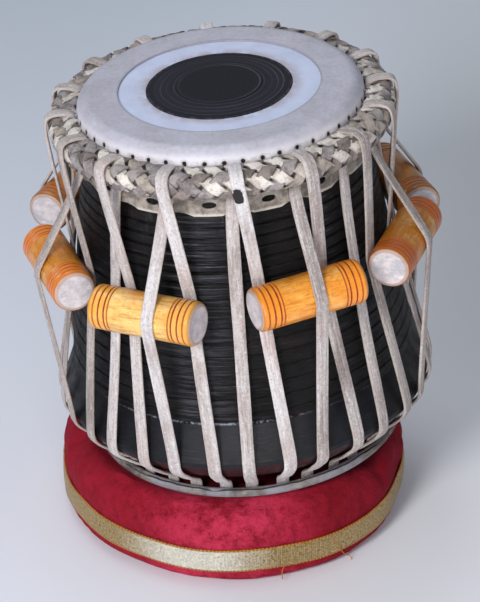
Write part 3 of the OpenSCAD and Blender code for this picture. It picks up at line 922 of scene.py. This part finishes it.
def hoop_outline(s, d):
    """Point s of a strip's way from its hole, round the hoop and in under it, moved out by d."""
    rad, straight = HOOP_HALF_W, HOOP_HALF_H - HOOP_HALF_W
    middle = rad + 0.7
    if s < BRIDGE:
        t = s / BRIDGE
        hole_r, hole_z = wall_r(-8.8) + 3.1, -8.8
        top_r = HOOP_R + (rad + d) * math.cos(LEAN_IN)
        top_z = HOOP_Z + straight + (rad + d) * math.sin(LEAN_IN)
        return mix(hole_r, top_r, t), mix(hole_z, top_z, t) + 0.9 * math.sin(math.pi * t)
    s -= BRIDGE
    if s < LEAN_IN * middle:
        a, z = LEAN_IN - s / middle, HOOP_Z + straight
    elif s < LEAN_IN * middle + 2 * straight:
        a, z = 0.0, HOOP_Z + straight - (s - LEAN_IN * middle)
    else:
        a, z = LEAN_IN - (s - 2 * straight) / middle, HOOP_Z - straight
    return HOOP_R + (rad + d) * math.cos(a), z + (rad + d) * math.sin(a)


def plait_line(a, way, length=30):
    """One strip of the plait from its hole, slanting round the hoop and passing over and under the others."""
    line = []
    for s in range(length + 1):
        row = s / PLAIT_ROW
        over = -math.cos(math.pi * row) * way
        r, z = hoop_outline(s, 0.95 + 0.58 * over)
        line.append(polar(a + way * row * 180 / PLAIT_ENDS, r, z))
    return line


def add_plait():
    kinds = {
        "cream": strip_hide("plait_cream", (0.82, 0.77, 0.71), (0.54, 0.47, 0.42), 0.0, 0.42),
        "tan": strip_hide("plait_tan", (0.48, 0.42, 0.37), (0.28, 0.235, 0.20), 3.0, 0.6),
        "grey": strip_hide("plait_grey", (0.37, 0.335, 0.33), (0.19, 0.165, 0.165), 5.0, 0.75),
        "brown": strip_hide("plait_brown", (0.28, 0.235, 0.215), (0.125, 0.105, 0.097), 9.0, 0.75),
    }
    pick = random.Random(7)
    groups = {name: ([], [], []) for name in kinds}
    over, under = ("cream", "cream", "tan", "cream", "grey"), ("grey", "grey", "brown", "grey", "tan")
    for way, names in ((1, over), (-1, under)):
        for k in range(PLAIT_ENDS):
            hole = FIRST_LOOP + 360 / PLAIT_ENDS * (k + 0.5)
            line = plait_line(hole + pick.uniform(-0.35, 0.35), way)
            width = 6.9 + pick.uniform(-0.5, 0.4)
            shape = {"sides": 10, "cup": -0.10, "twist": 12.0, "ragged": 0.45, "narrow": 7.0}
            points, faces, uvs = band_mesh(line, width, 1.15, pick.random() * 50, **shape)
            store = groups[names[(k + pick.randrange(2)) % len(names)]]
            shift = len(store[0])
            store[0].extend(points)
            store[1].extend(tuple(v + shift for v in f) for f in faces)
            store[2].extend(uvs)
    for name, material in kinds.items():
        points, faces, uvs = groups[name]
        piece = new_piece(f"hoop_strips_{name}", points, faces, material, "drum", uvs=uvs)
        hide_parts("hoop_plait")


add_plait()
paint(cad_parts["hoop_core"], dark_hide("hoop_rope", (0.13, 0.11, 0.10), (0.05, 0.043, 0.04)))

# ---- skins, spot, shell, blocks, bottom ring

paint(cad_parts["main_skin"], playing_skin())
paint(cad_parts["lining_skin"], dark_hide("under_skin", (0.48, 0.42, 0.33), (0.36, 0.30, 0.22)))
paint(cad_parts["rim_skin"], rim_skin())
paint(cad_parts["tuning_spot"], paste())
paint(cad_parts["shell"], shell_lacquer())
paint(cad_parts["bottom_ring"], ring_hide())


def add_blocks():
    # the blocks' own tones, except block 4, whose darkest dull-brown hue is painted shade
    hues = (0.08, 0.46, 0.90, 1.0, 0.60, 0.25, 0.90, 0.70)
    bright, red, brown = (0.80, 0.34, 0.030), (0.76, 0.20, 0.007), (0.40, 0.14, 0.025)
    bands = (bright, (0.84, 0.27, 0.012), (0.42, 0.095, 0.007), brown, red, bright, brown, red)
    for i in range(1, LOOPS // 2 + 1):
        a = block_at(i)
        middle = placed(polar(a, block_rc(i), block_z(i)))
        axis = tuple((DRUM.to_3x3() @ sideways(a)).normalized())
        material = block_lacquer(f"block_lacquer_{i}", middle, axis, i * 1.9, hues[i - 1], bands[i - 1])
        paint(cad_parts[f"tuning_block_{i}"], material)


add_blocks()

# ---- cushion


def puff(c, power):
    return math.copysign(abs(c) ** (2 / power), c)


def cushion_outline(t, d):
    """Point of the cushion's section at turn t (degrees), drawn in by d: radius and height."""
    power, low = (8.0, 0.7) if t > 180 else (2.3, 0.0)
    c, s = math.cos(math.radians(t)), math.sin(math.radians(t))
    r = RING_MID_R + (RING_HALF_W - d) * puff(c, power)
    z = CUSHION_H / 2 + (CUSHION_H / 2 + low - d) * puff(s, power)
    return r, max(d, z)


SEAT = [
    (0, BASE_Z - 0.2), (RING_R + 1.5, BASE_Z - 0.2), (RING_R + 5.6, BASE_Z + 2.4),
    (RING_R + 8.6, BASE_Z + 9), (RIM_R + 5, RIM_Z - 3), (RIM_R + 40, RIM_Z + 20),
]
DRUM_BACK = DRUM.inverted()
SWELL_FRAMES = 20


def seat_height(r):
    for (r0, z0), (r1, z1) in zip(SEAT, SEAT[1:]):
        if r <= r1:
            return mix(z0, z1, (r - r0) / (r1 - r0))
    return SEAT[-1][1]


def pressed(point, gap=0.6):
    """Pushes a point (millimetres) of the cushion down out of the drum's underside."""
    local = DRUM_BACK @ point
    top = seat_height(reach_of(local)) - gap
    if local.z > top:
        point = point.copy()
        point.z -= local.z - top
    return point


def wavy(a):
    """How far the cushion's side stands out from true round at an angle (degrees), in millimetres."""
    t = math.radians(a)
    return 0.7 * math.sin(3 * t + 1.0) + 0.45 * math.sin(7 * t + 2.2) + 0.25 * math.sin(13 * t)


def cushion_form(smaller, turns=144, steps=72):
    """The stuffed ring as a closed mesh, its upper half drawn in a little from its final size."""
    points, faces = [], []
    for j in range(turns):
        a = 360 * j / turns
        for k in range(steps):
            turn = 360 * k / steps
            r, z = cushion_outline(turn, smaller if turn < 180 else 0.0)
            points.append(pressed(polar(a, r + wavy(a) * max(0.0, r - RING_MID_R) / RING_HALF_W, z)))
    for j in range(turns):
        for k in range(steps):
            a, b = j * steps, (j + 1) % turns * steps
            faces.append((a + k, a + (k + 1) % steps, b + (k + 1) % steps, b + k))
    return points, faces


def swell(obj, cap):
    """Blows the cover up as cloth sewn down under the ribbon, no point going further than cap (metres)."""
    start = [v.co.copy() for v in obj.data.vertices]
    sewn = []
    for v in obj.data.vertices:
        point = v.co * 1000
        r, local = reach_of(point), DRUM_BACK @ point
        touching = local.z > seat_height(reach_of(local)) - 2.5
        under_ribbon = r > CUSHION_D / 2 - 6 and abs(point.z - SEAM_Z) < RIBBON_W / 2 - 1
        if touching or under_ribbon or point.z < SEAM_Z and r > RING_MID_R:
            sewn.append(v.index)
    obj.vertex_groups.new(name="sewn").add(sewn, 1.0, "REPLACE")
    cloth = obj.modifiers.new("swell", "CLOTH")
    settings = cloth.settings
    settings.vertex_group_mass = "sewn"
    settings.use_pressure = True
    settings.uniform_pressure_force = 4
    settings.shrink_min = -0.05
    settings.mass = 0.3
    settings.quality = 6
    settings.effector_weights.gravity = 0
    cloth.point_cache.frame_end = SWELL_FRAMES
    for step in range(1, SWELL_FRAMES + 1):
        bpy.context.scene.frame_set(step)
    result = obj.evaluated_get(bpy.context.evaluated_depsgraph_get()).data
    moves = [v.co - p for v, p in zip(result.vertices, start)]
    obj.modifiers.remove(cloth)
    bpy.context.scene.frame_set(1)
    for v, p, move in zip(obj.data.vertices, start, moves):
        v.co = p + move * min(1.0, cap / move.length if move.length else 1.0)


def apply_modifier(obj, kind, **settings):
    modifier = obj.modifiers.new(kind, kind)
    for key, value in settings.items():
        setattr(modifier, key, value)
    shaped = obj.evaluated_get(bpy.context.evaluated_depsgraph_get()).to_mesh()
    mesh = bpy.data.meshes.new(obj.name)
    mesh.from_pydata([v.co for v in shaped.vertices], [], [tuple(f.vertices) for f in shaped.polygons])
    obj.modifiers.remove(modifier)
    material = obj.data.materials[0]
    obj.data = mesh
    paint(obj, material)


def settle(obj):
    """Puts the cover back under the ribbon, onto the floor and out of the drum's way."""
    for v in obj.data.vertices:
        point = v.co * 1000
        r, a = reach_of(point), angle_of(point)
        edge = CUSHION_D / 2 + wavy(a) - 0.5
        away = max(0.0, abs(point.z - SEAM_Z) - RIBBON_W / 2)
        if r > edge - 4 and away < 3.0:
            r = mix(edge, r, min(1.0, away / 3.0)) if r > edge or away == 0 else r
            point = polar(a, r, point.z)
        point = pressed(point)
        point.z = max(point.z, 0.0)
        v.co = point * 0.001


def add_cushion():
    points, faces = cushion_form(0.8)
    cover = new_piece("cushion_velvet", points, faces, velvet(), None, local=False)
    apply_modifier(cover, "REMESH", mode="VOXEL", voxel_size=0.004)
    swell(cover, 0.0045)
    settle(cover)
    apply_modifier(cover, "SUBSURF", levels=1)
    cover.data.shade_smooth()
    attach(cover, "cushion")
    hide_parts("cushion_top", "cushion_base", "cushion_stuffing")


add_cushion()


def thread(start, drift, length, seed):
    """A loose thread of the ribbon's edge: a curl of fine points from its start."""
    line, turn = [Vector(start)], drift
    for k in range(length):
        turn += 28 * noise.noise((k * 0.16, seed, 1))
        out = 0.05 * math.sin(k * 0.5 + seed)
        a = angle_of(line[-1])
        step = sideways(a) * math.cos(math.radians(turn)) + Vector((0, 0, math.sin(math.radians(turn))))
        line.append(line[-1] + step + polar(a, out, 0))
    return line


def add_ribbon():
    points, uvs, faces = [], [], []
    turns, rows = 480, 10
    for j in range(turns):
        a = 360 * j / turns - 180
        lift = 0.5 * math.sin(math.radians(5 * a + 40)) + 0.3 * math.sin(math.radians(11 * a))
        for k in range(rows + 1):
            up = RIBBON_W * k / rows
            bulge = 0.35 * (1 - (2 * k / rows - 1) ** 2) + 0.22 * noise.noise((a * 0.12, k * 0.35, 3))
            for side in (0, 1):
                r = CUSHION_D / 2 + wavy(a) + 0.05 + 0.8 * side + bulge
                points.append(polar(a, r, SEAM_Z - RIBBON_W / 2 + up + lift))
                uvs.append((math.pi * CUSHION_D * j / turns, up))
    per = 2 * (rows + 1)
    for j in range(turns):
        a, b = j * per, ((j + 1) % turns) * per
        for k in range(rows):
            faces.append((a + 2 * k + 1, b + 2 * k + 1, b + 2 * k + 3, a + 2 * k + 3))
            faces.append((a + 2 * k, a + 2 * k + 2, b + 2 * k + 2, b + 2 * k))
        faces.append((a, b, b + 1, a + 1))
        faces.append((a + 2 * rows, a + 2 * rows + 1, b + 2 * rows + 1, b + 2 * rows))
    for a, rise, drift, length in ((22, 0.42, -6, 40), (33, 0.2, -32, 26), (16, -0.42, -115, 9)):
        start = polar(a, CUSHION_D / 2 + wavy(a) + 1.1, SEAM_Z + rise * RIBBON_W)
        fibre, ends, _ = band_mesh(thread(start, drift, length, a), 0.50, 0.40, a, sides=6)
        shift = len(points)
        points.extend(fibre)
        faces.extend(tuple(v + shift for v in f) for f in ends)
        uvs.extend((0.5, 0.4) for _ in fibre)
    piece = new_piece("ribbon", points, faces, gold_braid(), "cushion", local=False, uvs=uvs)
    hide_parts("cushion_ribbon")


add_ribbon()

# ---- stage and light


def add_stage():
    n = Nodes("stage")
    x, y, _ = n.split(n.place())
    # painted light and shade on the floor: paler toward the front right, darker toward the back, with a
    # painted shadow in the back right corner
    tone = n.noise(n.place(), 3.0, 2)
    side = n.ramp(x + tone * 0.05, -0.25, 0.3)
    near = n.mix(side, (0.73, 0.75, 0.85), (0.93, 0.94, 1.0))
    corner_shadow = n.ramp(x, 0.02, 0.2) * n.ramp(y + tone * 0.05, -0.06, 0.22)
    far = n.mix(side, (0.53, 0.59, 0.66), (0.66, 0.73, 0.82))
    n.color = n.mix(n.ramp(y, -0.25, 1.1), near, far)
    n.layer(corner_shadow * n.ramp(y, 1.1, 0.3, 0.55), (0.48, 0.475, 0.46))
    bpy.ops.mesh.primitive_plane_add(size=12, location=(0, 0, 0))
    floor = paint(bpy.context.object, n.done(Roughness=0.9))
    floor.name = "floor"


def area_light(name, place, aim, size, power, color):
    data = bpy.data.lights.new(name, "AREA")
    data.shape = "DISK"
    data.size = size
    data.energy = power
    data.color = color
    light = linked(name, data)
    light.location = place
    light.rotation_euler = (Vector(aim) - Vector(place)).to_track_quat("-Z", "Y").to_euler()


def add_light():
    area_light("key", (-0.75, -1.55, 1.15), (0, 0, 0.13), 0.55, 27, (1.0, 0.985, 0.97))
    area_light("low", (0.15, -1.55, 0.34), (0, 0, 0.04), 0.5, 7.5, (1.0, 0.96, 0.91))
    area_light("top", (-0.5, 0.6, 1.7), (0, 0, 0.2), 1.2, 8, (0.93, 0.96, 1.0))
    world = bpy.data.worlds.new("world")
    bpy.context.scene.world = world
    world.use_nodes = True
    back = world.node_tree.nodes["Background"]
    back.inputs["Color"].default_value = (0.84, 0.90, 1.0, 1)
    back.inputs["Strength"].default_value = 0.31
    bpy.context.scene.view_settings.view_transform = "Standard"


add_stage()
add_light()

===============

§ What this task involves:
Can you write out the lines above, from the first one through the one containing "return HOOP_R +", exactly as they appear and nothing more?

§ Task output:
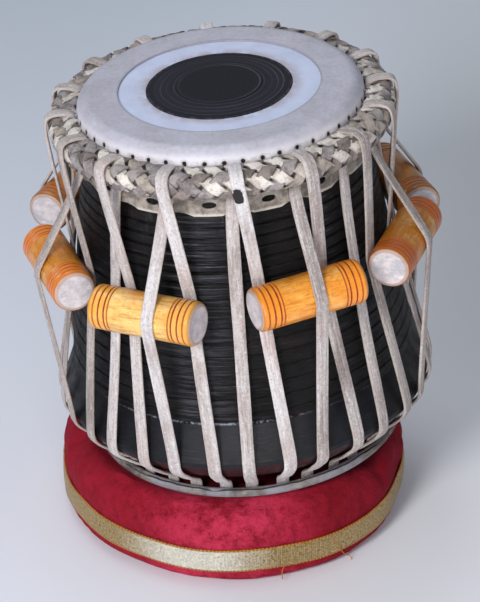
Write part 3 of the OpenSCAD and Blender code for this picture. It picks up at line 922 of scene.py. This part finishes it.
def hoop_outline(s, d):
    """Point s of a strip's way from its hole, round the hoop and in under it, moved out by d."""
    rad, straight = HOOP_HALF_W, HOOP_HALF_H - HOOP_HALF_W
    middle = rad + 0.7
    if s < BRIDGE:
        t = s / BRIDGE
        hole_r, hole_z = wall_r(-8.8) + 3.1, -8.8
        top_r = HOOP_R + (rad + d) * math.cos(LEAN_IN)
        top_z = HOOP_Z + straight + (rad + d) * math.sin(LEAN_IN)
        return mix(hole_r, top_r, t), mix(hole_z, top_z, t) + 0.9 * math.sin(math.pi * t)
    s -= BRIDGE
    if s < LEAN_IN * middle:
        a, z = LEAN_IN - s / middle, HOOP_Z + straight
    elif s < LEAN_IN * middle + 2 * straight:
        a, z = 0.0, HOOP_Z + straight - (s - LEAN_IN * middle)
    else:
        a, z = LEAN_IN - (s - 2 * straight) / middle, HOOP_Z - straight
    return HOOP_R + (rad + d) * math.cos(a), z + (rad + d) * math.sin(a)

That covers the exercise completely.